CANBERRA, 26 January 1949
NEW DELHI AND SECURITY COUNCIL PROPOSALS
1. Following the Dutch attack on the Republic of Indonesia in December, which was made in clear defiance of the jurisdiction of the United Nations Security Council, Australia has taken an active part in the formulation of measures to put a stop to the fighting and bring about a peaceful settlement in Indonesia, acting all the time in accordance with United Nations procedures.
2. At the Conference which has just taken place at New Delhi Australia was represented by an official delegation whose principal instruction was that it should do everything to ensure that the Conference did not take any action contrary to the purposes or the procedures of the United Nations Charter. The delegation was free to play a full part in influencing the course of discussion, but was not in a position to commit the Government to any Resolution. The delegation's endorsement of the final conclusions of the Conference was ad referendum.
3. On first arriving in New Delhi the Australian delegation found that it was received with some reserve by India and other delegations. It was immediately obvious that the reason for this was to be found largely in the opposition previously voiced in Australia, in the press and elsewhere, to Australia's attendance at the Conference. However, as soon as the delegation made it clear that it was there to take a full part in the proceedings and that Indonesia was the only subject for discussion, initial suspicion broke down and Australia was looked to to give a lead.
The delegation worked in close contact with India, and it is significant that the four Dominions of Australia, India, Pakistan, and Ceylon were chosen to draft the final Resolutions.  There is no doubt that Australian representation at the Conference was in every way desirable and that our delegation played a leading part in keeping the proceedings strictly in accordance with the United Nations Charter.
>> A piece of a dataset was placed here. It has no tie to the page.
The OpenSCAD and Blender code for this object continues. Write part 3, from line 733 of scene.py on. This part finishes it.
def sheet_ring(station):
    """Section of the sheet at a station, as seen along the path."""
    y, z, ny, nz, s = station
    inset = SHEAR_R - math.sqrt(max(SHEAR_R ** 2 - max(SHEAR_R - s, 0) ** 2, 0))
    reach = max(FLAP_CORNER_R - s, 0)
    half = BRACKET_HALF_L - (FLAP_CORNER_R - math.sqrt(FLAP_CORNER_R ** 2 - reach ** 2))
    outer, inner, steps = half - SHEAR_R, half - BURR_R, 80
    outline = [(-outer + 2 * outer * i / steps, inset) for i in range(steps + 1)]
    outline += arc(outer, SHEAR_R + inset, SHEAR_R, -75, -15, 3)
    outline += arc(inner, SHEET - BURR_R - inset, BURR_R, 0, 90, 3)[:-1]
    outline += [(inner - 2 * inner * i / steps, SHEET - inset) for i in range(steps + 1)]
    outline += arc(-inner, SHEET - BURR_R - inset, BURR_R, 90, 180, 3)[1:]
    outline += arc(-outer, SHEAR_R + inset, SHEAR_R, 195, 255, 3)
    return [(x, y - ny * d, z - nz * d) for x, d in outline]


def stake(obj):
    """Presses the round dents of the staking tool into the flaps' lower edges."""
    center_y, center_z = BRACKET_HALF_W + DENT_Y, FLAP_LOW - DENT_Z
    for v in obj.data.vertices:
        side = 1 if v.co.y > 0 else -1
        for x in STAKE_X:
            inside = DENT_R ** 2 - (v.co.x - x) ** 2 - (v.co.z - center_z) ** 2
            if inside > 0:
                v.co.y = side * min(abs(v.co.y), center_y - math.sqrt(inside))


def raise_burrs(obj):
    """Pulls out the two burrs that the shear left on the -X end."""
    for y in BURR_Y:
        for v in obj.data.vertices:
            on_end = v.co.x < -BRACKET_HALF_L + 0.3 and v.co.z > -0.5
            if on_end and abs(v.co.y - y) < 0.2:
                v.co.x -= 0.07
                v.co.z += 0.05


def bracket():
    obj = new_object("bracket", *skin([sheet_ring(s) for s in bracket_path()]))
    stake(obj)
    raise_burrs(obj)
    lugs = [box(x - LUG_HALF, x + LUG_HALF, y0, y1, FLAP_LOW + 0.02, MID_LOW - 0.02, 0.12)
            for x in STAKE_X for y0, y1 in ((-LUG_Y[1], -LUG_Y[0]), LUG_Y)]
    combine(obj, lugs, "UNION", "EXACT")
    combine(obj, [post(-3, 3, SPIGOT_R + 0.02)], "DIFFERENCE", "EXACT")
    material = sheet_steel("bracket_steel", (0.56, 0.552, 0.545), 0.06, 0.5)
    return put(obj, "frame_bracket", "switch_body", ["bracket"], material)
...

4. The main Resolution agreed to by the Conference takes the form of a recommendation to the Security Council that- (a) the Indonesian Republic be restored quickly to the position it occupied before the Dutch attack, and that Dutch forces be gradually withdrawn;
(b) all restrictions on Republican overseas trade and communications be removed;
(c) an Interim Government of Indonesia, exercising full domestic authority, be set up by March 15;
(d) elections be held by October 1949 and full sovereignty transferred to the United States of Indonesia by January 1, 1950;
(e) the Security Council to report to the General Assembly on action taken to solve the Indonesian question.
5. The Security Council in New York is at present considering a Resolution  submitted by the United States. This Resolution covers most of the points recommended by the New Delhi Conference.
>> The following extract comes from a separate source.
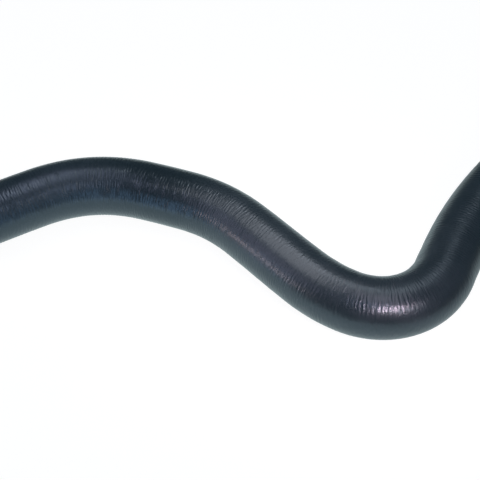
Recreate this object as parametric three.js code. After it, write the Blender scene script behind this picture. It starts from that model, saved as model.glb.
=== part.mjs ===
// A moulded radiator hose: one thick-walled rubber tube that keeps the bends it was cured with.
// Millimetres, +Z up. The hose lies flat on the ground plane, as it comes to rest by itself.
import * as THREE from "three";

// The cross section. The bore fits the neck it is pushed on, and the wall stands around it.
const BORE_DIAMETER = 32;
const WALL = 4.5;
const CUT_EDGE = 0.6; // the knife and the trim leave the cut ends slightly broken

// The run, seen from above, in the order of a tube bender's table. A straight comes before each
// bend. The radius is measured to the middle of the bore, and a turn to the left is positive.
const LONG_END_STRAIGHT = 62; // a clamp seats on its first stretch
const UPPER_STRAIGHT = 29;
const MIDDLE_STRAIGHT = 56;
const ELBOW_END_STRAIGHT = 50; // a clamp seats on its last stretch
const FIRST_BEND_RADIUS = 94;
const SECOND_BEND_RADIUS = 99;
const BACK_BEND_RADIUS = 110;
const ELBOW_RADIUS = 46;
const RISE_RADIUS = 300;
const START_HEADING_DEG = 29;
const RUN = [
  { straight: LONG_END_STRAIGHT, radius: FIRST_BEND_RADIUS, turnDeg: -47.5 },
  { straight: UPPER_STRAIGHT, radius: SECOND_BEND_RADIUS, turnDeg: -29 },
  { straight: MIDDLE_STRAIGHT, radius: BACK_BEND_RADIUS, turnDeg: 18.5 },
  { straight: 0, radius: ELBOW_RADIUS, turnDeg: 98 },
  { straight: 0, radius: RISE_RADIUS, turnDeg: -17.5 },
];

// The raw tube is pushed over a bent mandrel before it cures. The bore takes the mandrel's
// shape, and the wall stretches thin outside each bend and gathers thick inside it.
const WALL_STRETCH = 0.5; // share of the full stretch that stays in the wall
const STRETCH_EASE = 12; // the wall needs this length either side to even out

// How finely the surface is faceted.
const SIDES = 48;
const BEND_STEP_DEG = 6;
const STRAIGHT_STEP = 20;

const BORE_RADIUS = BORE_DIAMETER / 2;
const OUTER_RADIUS = BORE_RADIUS + WALL;
const MIDDLE_RADIUS = BORE_RADIUS + WALL / 2;

// A stretch of the centreline with one curvature: a straight, or an arc of a circle.
class Leg {
  constructor(begins, start, heading, length, curvature) {
    this.begins = begins;
    this.start = start;
    this.heading = heading;
    this.length = length;
    this.curvature = curvature;
  }

  headingAt(distance) {
    return this.heading + this.curvature * distance;
  }

  // The chord of an arc leaves at the mean of the two headings.
  pointAt(distance) {
    const halfTurn = (this.curvature * distance) / 2;
    const chord = halfTurn === 0 ? distance : (distance * Math.sin(halfTurn)) / halfTurn;
    const direction = this.heading + halfTurn;
    const step = new THREE.Vector3(Math.cos(direction), Math.sin(direction), 0);
    return step.multiplyScalar(chord).add(this.start);
  }
}

// The whole centreline: the legs joined end to end, each starting along the one before it.
function hoseLegs() {
  const legs = [];
  let begins = 0;
  let point = new THREE.Vector3();
  let heading = THREE.MathUtils.degToRad(START_HEADING_DEG);
  const add = (length, curvature) => {
    if (length === 0) return;
    const leg = new Leg(begins, point, heading, length, curvature);
    legs.push(leg);
    begins += length;
    point = leg.pointAt(length);
    heading = leg.headingAt(length);
  };
  for (const { straight, radius, turnDeg } of RUN) {
    const turn = THREE.MathUtils.degToRad(turnDeg);
    add(straight, 0);
    add(radius * Math.abs(turn), Math.sign(turn) / radius);
  }
  add(ELBOW_END_STRAIGHT, 0);
  return legs;
}

function hoseLength(legs) {
  return legs.at(-1).begins + legs.at(-1).length;
}

// The bore's centre and the heading at a distance along the hose, held between its two ends.
function placeAt(legs, along) {
  const held = THREE.MathUtils.clamp(along, 0, hoseLength(legs));
  const leg = legs.findLast((candidate) => candidate.begins <= held);
  const distance = held - leg.begins;
  return { point: leg.pointAt(distance), heading: leg.headingAt(distance) };
}

// How far the outer skin's centre moves from the bore's centre, towards the inside of a bend.
function wallShift(legs, along) {
  const before = placeAt(legs, along - STRETCH_EASE).heading;
  const after = placeAt(legs, along + STRETCH_EASE).heading;
  const curvature = (after - before) / (2 * STRETCH_EASE);
  return WALL_STRETCH * WALL * MIDDLE_RADIUS * curvature;
}

// The distances along the hose where a section stands: close together in the bends, wider on
// the straights, and one where each broken edge ends.
function sectionPlaces(legs) {
  const length = hoseLength(legs);
  const places = [CUT_EDGE, length - CUT_EDGE, length];
  for (const leg of legs) {
    const turnDeg = THREE.MathUtils.radToDeg(Math.abs(leg.curvature) * leg.length);
    const steps = Math.ceil(Math.max(turnDeg / BEND_STEP_DEG, leg.length / STRAIGHT_STEP));
    for (let i = 0; i < steps; i++) {
      places.push(leg.begins + (leg.length * i) / steps);
    }
  }
  return places.sort((a, b) => a - b);
}

// One circle of the section, square to the centreline, its centre moved sideways by shift. It
// starts at the bottom, so that the hose rests on a line of its vertices.
function ring({ point, heading }, radius, shift) {
  const side = new THREE.Vector3(-Math.sin(heading), Math.cos(heading), 0);
  const points = [];
  for (let i = 0; i < SIDES; i++) {
    const angle = (2 * Math.PI * i) / SIDES;
    const vertex = point.clone().addScaledVector(side, shift + radius * Math.sin(angle));
    vertex.z -= radius * Math.cos(angle);
    points.push(vertex);
  }
  return points;
}

// Closes a loop of rings into one skin. Each ring joins the next, and the last joins the first.
function closedSkin(rings) {
  const index = [];
  rings.forEach((_, r) => {
    const next = (r + 1) % rings.length;
    for (let i = 0; i < SIDES; i++) {
      const j = (i + 1) % SIDES;
      const [a, b, c, d] = [r * SIDES + i, r * SIDES + j, next * SIDES + j, next * SIDES + i];
      index.push(a, b, c, a, c, d);
    }
  });
  const geometry = new THREE.BufferGeometry().setFromPoints(rings.flat());
  geometry.setIndex(index);
  geometry.computeVertexNormals();
  return geometry;
}

// Out along the outer skin, over the far cut end, back through the bore, and over the near end.
// The first and last rings of each skin stand back from the cut by the broken edge.
function hoseGeometry() {
  const legs = hoseLegs();
  const places = sectionPlaces(legs);
  const broken = (k) => (k === 0 || k === places.length - 1 ? CUT_EDGE : 0);
  const outer = places.map((along, k) =>
    ring(placeAt(legs, along), OUTER_RADIUS - broken(k), wallShift(legs, along)),
  );
  const bore = places.map((along, k) =>
    ring(placeAt(legs, along), BORE_RADIUS + broken(k), 0),
  );
  const geometry = closedSkin([...outer, ...bore.reverse()]);
  geometry.computeBoundingBox();
  const middle = geometry.boundingBox.getCenter(new THREE.Vector3());
  geometry.translate(-middle.x, -middle.y, -geometry.boundingBox.min.z);
  return geometry;
}

const blackRubber = new THREE.MeshStandardMaterial({
  color: 0x2b3036,
  roughness: 0.5,
  metalness: 0,
});

const hose = new THREE.Mesh(hoseGeometry(), blackRubber);
hose.name = "hose";

const radiatorHose = new THREE.Group();
radiatorHose.add(hose);

export default radiatorHose;
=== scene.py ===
import math

import bmesh
import bpy
import numpy as np
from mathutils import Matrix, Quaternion, Vector


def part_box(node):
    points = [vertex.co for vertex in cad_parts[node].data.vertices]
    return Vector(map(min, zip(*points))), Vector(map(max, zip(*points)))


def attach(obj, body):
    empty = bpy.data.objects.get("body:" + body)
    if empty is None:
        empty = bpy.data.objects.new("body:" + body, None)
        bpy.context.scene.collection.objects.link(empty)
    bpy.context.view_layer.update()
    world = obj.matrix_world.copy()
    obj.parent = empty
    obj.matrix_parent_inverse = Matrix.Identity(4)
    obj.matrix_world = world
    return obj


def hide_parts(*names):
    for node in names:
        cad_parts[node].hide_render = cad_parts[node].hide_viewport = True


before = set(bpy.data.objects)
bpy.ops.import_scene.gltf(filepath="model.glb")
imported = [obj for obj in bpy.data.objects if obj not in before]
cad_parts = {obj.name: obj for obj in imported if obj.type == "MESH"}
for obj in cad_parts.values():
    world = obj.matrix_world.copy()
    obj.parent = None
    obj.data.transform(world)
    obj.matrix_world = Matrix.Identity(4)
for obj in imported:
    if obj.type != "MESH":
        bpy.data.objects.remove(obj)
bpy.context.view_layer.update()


# The raw tube is black EPDM rubber, extruded straight with an open bore and cut square at both
# ends. It is turned here from the long section of its wall, whose cut corners are broken, and
# its outside is divided finely enough to carry the skin's own ridges.
MM = 0.001
BORE = 32 * MM
WALL = 4.5 * MM
CUT_EDGE = 0.6 * MM
CUT_EDGE_STEPS = 3
SIDES = 64
CUTS = 10  # each round of cuts divides a line by one more than this
SKIN_ROUNDS = 3
BORE_ROUNDS = 2
ON_SURFACE = CUT_EDGE / 10  # a point as near as this to a surface lies on it
SAME_POINT = CUT_EDGE / 100

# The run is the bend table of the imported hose: a straight, then a bend to the left (+) or to
# the right (-), with its radius measured to the middle of the bore.
START_HEADING = math.radians(29)
RUN = [
    {"straight": 62 * MM, "radius": 94 * MM, "turn": math.radians(-47.5)},
    {"straight": 29 * MM, "radius": 99 * MM, "turn": math.radians(-29)},
    {"straight": 56 * MM, "radius": 110 * MM, "turn": math.radians(18.5)},
    {"straight": 0, "radius": 46 * MM, "turn": math.radians(98)},
    {"straight": 0, "radius": 300 * MM, "turn": math.radians(-17.5)},
]
END_STRAIGHT = 50 * MM

bore_radius = BORE / 2
outer_radius = bore_radius + WALL
leg_lengths, leg_turns = [], []
for bend in RUN:
    leg_lengths += [bend["straight"], bend["radius"] * abs(bend["turn"])]
    leg_turns += [0, bend["turn"]]
leg_ends = np.cumsum([0] + leg_lengths + [END_STRAIGHT])
leg_headings = START_HEADING + np.cumsum([0] + leg_turns + [0])
hose_length = leg_ends[-1]


def select_wall_line(mesh, height):
    """Selects the long edge of the wall's section that lies at this height."""
    section = bmesh.from_edit_mesh(mesh)
    for edge in section.edges:
        off_height = max(abs(vert.co.z - height) for vert in edge.verts)
        edge.select_set(bool(off_height < ON_SURFACE and edge.calc_length() > WALL))
    bmesh.update_edit_mesh(mesh)


bpy.ops.object.select_all(action="DESELECT")
bpy.ops.mesh.primitive_plane_add(
    size=1,
    location=(hose_length / 2, 0, bore_radius + WALL / 2),
    rotation=(math.pi / 2, 0, 0),
)
hose = bpy.context.object
hose.name = hose.data.name = "moulded_hose"
hose.scale = (hose_length, WALL, 1)
bpy.ops.object.transform_apply(location=True, rotation=True, scale=True)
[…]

It differs mainly in emphasis, and it is possible that it may be strengthened in the course of debate in the next few days.
Notwithstanding its shortcomings, it marks a considerable step forward. Among other things- (a) it greatly increases the powers of the Good Offices Committee to recommend terms of settlement and supervise its carrying out;
(Australia is bound to remain a member of this Committee.) (b) it lays down a time-table for the establishment of a sovereign United States of Indonesia by the first half of 1950;
(c) it looks toward a settlement in Indonesia on the basis of the Linggadjati  and Renville Agreements , and the Cochran proposals , under which the future sovereign United States of Indonesia would remain joined with the Netherlands under the Dutch Crown in a Netherlands-Indonesian Union, and under which Dutch commercial interests in Indonesia would continue to exist with full protection.
6. The United Kingdom, among other countries, has indicated that it will support the United States resolution, which appears likely to be adopted in substantially its present form.